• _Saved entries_
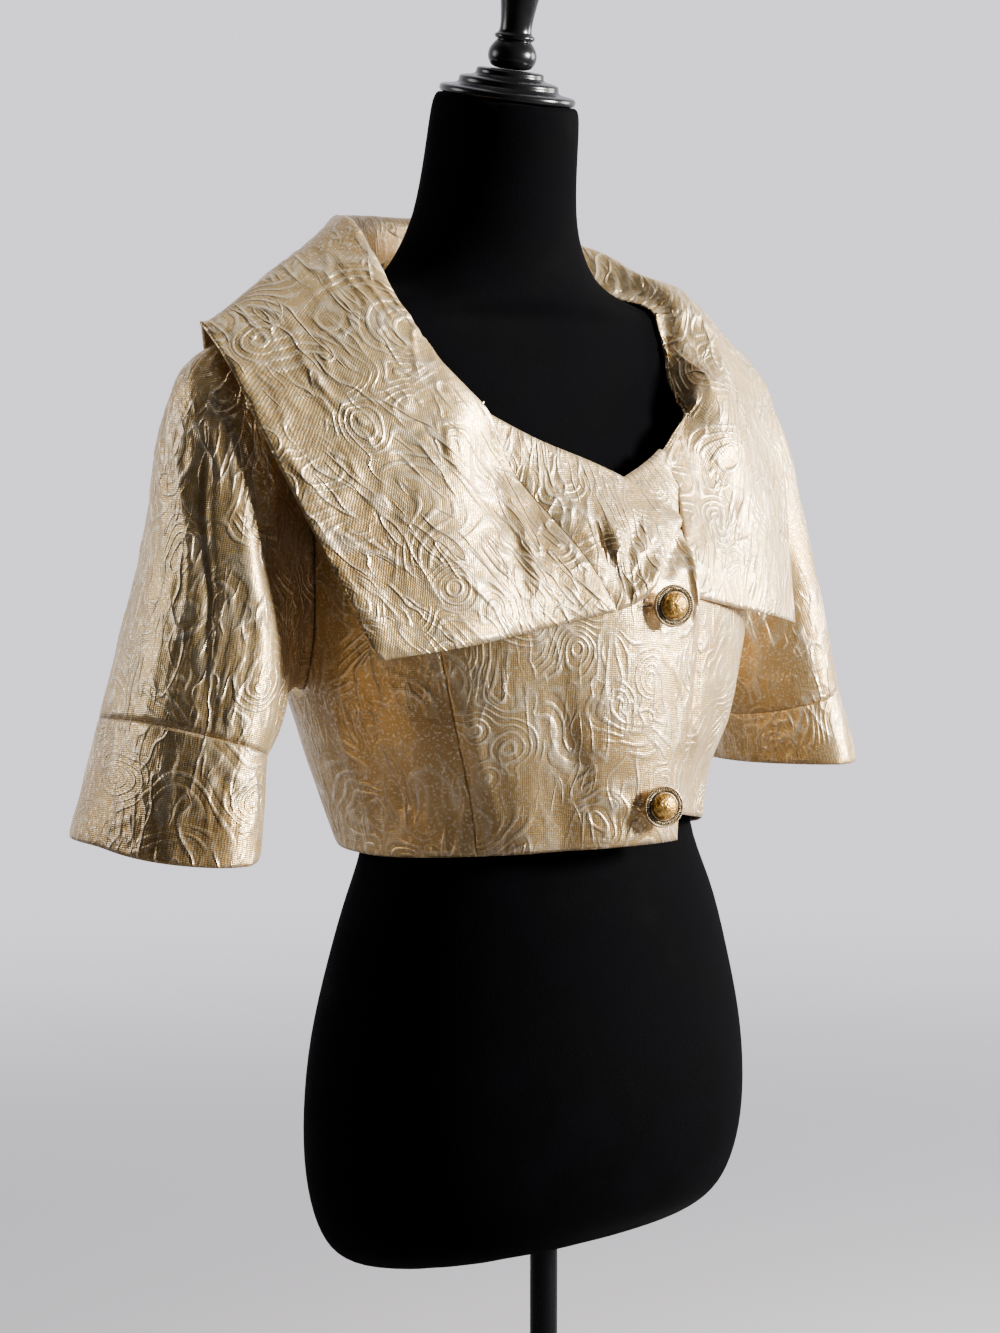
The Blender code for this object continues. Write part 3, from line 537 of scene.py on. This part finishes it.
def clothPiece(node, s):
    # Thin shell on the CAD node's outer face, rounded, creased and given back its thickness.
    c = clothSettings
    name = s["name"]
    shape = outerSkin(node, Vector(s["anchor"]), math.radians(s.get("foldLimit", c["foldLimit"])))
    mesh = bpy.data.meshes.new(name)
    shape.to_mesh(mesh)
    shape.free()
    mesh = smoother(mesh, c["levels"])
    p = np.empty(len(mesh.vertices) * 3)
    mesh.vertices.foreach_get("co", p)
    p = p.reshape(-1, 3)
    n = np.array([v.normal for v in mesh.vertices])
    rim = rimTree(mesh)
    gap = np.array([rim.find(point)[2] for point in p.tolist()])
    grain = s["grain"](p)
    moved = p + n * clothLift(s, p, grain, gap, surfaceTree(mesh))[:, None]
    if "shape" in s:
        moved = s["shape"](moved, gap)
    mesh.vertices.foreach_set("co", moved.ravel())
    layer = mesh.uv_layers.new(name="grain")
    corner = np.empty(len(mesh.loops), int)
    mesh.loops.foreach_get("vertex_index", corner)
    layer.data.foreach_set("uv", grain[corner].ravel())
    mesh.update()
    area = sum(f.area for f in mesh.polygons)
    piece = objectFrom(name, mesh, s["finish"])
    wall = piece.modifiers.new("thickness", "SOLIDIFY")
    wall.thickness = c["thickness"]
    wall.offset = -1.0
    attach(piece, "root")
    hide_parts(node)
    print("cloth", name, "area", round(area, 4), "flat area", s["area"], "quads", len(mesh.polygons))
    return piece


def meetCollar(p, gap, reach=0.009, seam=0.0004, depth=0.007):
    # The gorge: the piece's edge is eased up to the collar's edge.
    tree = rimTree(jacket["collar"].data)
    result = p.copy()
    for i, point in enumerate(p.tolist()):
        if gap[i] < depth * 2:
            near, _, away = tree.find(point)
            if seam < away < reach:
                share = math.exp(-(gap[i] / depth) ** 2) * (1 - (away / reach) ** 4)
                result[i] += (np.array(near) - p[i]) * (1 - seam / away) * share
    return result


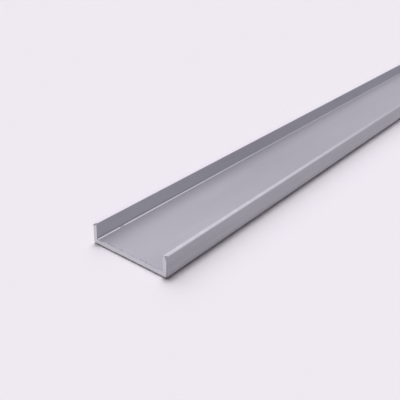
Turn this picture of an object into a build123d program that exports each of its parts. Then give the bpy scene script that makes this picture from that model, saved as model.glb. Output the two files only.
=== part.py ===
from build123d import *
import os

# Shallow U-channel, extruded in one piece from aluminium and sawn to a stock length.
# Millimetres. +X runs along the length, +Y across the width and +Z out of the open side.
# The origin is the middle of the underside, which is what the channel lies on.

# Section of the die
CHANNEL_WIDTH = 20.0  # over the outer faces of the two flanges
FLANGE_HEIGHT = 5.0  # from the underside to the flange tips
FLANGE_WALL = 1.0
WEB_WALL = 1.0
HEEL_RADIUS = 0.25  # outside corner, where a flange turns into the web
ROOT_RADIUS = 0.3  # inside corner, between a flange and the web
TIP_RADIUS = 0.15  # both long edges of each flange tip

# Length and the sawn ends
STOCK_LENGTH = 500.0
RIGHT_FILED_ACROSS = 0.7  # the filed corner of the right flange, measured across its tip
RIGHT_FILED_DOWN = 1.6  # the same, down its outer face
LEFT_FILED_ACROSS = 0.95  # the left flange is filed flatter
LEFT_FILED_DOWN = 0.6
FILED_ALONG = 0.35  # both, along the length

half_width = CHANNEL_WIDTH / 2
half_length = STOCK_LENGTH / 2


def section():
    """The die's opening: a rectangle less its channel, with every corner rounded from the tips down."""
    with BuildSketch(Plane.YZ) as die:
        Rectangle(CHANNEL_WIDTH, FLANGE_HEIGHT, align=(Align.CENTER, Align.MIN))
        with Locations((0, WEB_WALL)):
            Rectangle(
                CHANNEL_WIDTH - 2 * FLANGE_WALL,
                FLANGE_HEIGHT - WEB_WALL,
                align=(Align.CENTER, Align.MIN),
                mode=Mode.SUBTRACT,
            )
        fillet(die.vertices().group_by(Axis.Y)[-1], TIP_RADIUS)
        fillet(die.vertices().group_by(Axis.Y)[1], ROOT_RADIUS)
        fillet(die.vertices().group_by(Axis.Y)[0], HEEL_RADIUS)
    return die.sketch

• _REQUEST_
Return each line of the listing that holds the string "scene".

• _FULL SOLUTION_
The Blender code for this object continues. Write part 3, from line 537 of scene.py on. This part finishes it.
Turn this picture of an object into a build123d program that exports each of its parts. Then give the bpy scene script that makes this picture from that model, saved as model.glb. Output the two files only.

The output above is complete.